Discover how to identify tasks ready for automation to enhance efficiency.

My Role: Automation Architect and Developer

Project Description

We automated the entire news publication workflow—from web scraping and topic filtering to drafting posts and gathering engagement statistics. Now, the bot finds relevant news, verifies it with AI, drafts posts, generates images, and even reports errors. Human involvement is now only required for content review and approval. As a result, the team reduced daily work time from 3.5 hours to just 30 minutes—saving almost a whole workday each week. 🥂

Tools

n8n | Automation | API | Marketing Operations and Workflows

Client

Internal marketing department of a medium-sized company.

Task

The team initially approached me with a request for post automation.
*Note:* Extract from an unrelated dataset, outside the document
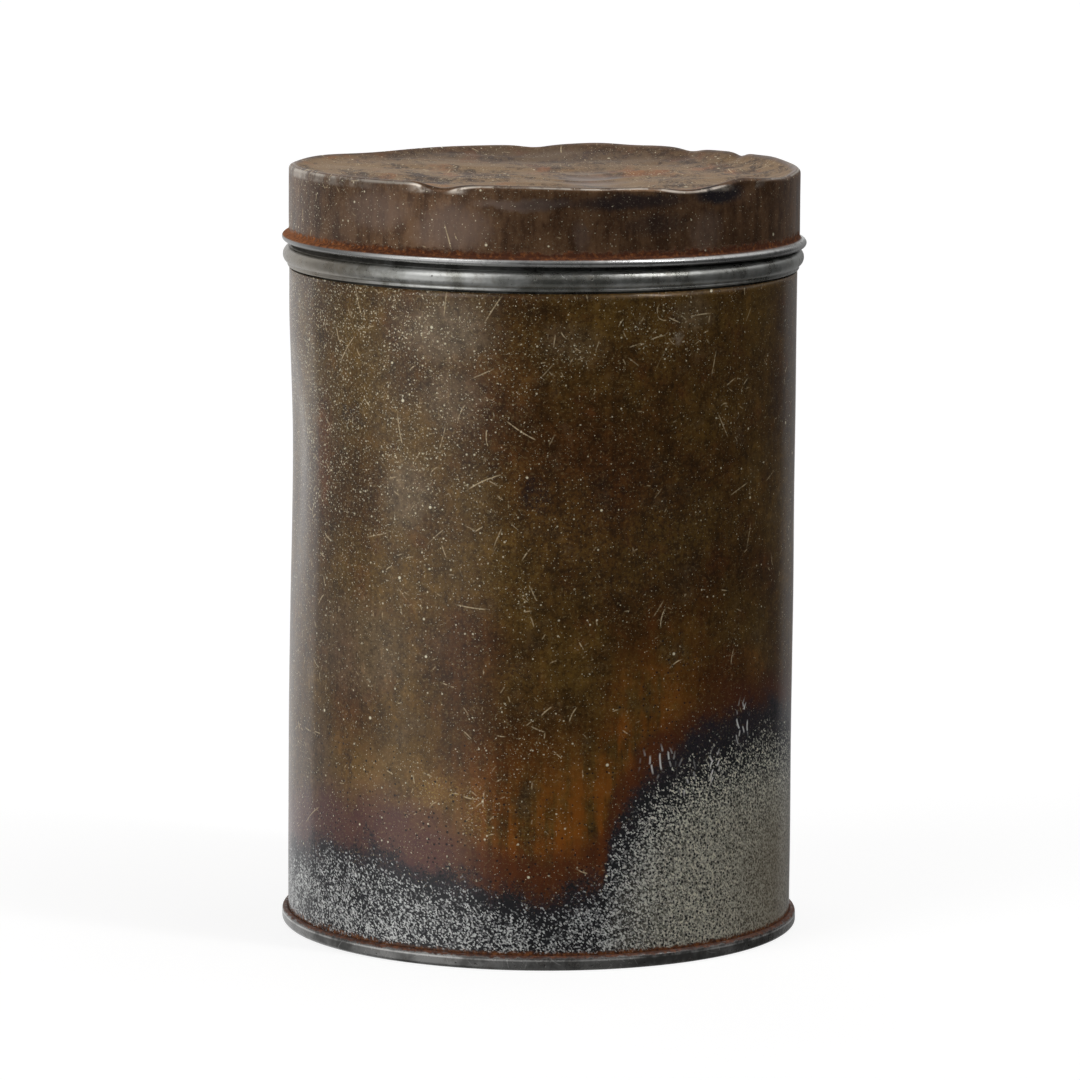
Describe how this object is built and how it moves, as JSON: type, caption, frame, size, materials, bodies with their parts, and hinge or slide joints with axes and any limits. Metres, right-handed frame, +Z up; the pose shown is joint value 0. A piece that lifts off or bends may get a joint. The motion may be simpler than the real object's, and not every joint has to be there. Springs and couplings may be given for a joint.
{
  "type": "shoe polish tin",
  "caption": "Tall round slip-lid tin for shoe polish: rolled body, pressed base, neck ring with stop bead, lift-off lid and a cake of polish inside.",
  "frame": {"origin": "middle of the ring that the tin stands on, at the bottom of the base rim", "axes": "+Z up along the tin's own axis; the side seam is at +Y, so -Y is the front"},
  "size_m": [0.1036, 0.1036, 0.1513],
  "materials": {
    "body_tin": "aged brown lacquer on tinplate, scratched, burnt away to grey crystalline tin near the foot",
    "solder": "dull grey tin-lead solder",
    "base_tin": "worn grey tinplate with rust in the rim's notch",
    "neck_tin": "bare grey tinplate, worn bright on the bead",
    "lid_tin": "aged red-brown lacquer on tinplate, buckled, rust above the curl",
    "polish": "dark brown wax polish, cracked and dried at the edge"
  },
  "bodies": {
    "can": {"body_wall": "body_tin", "side_seam_solder": "solder", "base_end": "base_tin", "neck_ring": "neck_tin", "polish_cake": "polish"},
    "lid": {"lid_shell": "lid_tin"}
  },
  "joints": [
    {"name": "lid_lift", "type": "slide", "parent": "can", "child": "lid", "axis": [0, 0, 1], "range_m": [0, 0.12]}
  ]
}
After analyzing the process, we realized that much more could be automated—everything that occurs before publication: from searching for references and creating content to preparing it for posting. As well as after publication—up to collecting view statistics.

Challenge:

  • Every news site had a different structure—some had RSS feeds, some did not, complicating parsing.
  • It was necessary to filter news by topic relevance.
  • Content creation still required human involvement.
  • Each platform had its own API, which consumed a significant portion of development time.
  • Some services had API keys with expiration dates that needed careful management.

Solution:

The process is almost entirely human-free.

  1. Each morning, the bot starts, scrapes news from selected sites, and checks them against keywords.
  2. If a news item is suitable, the neural network confirms it, and the storyline is automatically added to the table. This creates a fresh list of relevant news each morning.
  3. Then, a human selects the necessary items, and the bot writes a post based on a custom prompt and generates an image.
  4. After a quick review and edits, the text is sent to the next agent, who instantly publishes it across all social media platforms.
  5. If an error arises, the bot reports it directly to the messenger.
  6. At the end of the day, it gathers view and engagement statistics from Telegram, LinkedIn, Instagram, and Facebook.
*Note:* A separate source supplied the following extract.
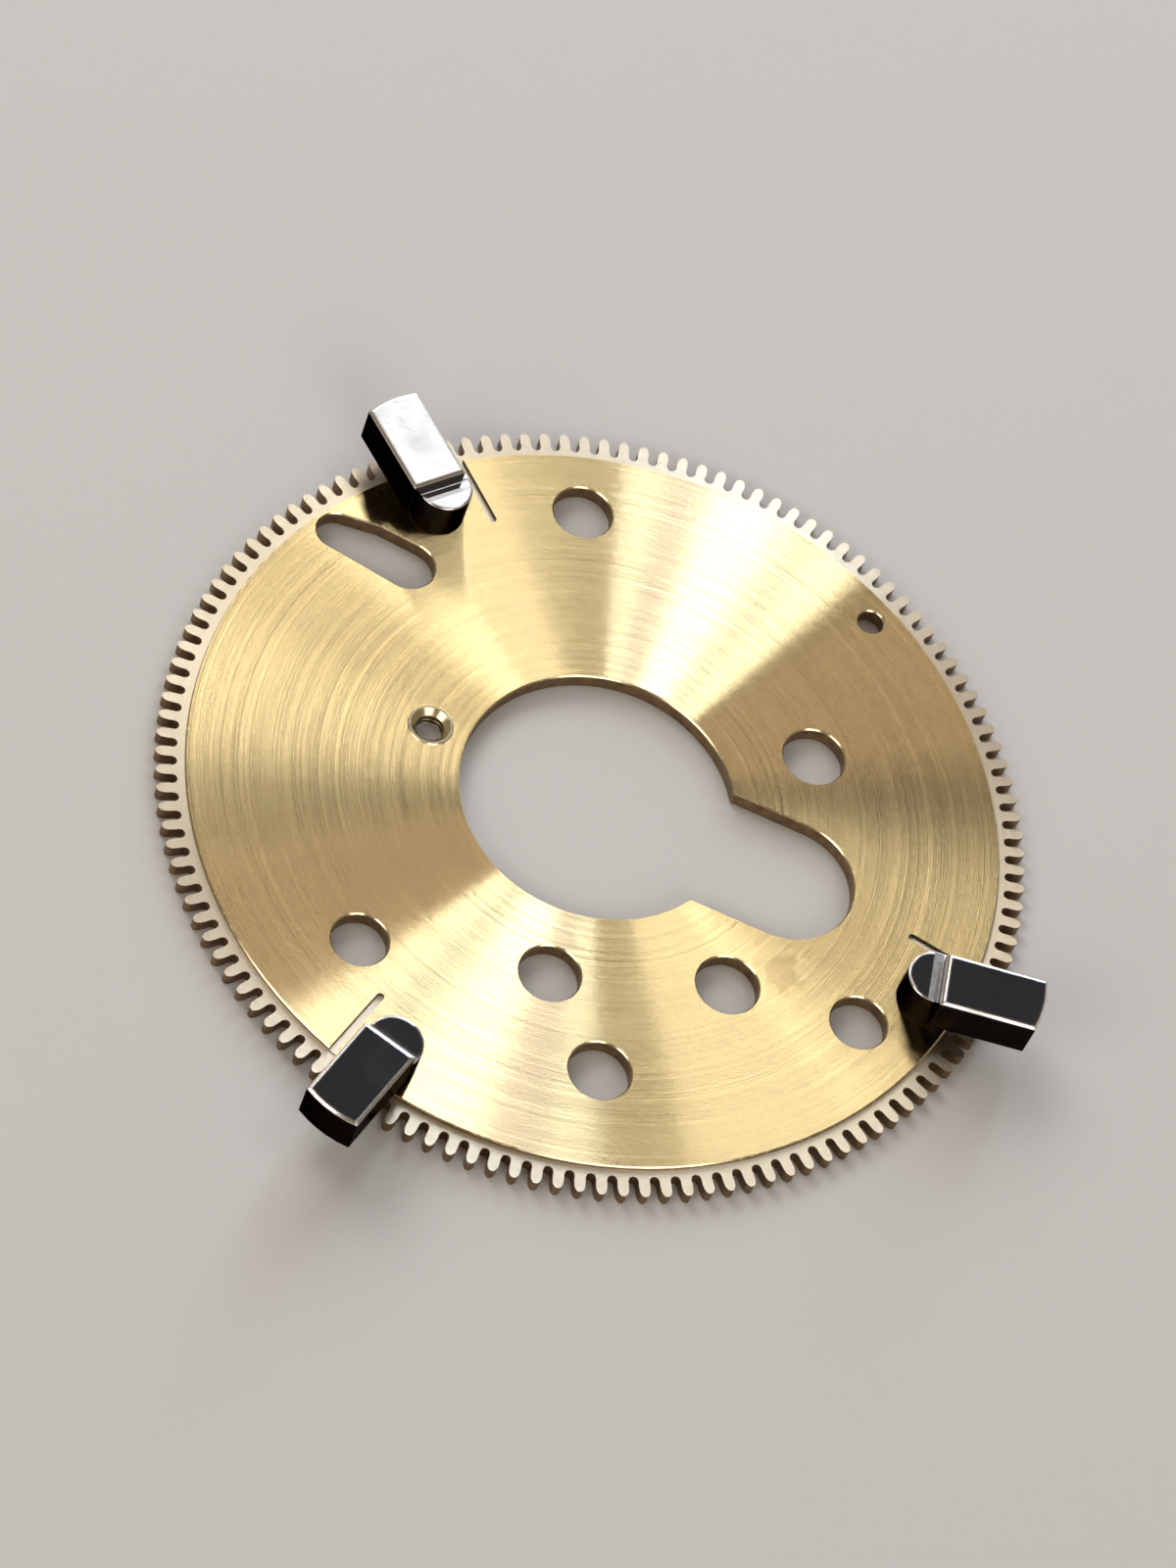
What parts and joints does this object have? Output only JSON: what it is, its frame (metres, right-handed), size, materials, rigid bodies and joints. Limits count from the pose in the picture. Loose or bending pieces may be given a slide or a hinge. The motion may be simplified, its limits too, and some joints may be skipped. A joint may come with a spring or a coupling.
{
  "type": "toothed watch movement holding plate",
  "caption": "Thin brass disc toothed round its rim, with a keyhole opening, a bean slot, plain holes, a threaded bush and turnable stepped steel clamps that reach over the teeth.",
  "frame": {"origin": "axis of the central bore, at the plate's underside", "axes": "+Z along the bore, out of the grained face; +X along the keyhole slot"},
  "size_m": [0.0275, 0.0278, 0.0024],
  "materials": {
    "grained_brass": "circular-grained brass, bright at the teeth",
    "bush_brass": "turned and polished brass",
    "polished_steel": "mirror-polished hardened steel with a brushed step",
    "screw_steel": "turned steel",
    "washer_bronze": "rolled spring bronze"
  },
  "bodies": {
    "plate": {"gear_plate": "grained_brass", "threaded_bush": "bush_brass", "friction_washer_1": "washer_bronze", "friction_washer_2": "washer_bronze", "friction_washer_3": "washer_bronze"},
    "clamp_1": {"clamp_1": "polished_steel", "pivot_screw_1": "screw_steel"},
    "clamp_2": {"clamp_2": "polished_steel", "pivot_screw_2": "screw_steel"},
    "clamp_3": {"clamp_3": "polished_steel", "pivot_screw_3": "screw_steel"}
  },
  "joints": [
    {"name": "clamp_1_turn", "type": "hinge", "parent": "plate", "child": "clamp_1", "pos_m": [-0.00796, 0.00719, 0.00055], "axis": [0, 0, 1], "continuous": true},
    {"name": "clamp_2_turn", "type": "hinge", "parent": "plate", "child": "clamp_2", "pos_m": [0.0111, -0.002, 0.00055], "axis": [0, 0, 1], "continuous": true},
    {"name": "clamp_3_turn", "type": "hinge", "parent": "plate", "child": "clamp_3", "pos_m": [-0.00248, -0.01139, 0.00055], "axis": [0, 0, 1], "continuous": true}
  ]
}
Now, human involvement in the process occurs only twice—to select and approve content—while everything else is fully automated.

Result

  • Previously, the team spent about 3.5 hours a day: 30 minutes for searching, 1.5 hours for writing, and another 1.5 hours for publishing.
  • Now, the entire process takes only 30 minutes a day.
  • A full week previously required about 25 hours of work, now it takes only 3.5 hours.

Conclusion with Key Findings

It’s a huge difference—the team has freed up almost an entire workday. Why not celebrate automation with a small party? 🥂 Cheers!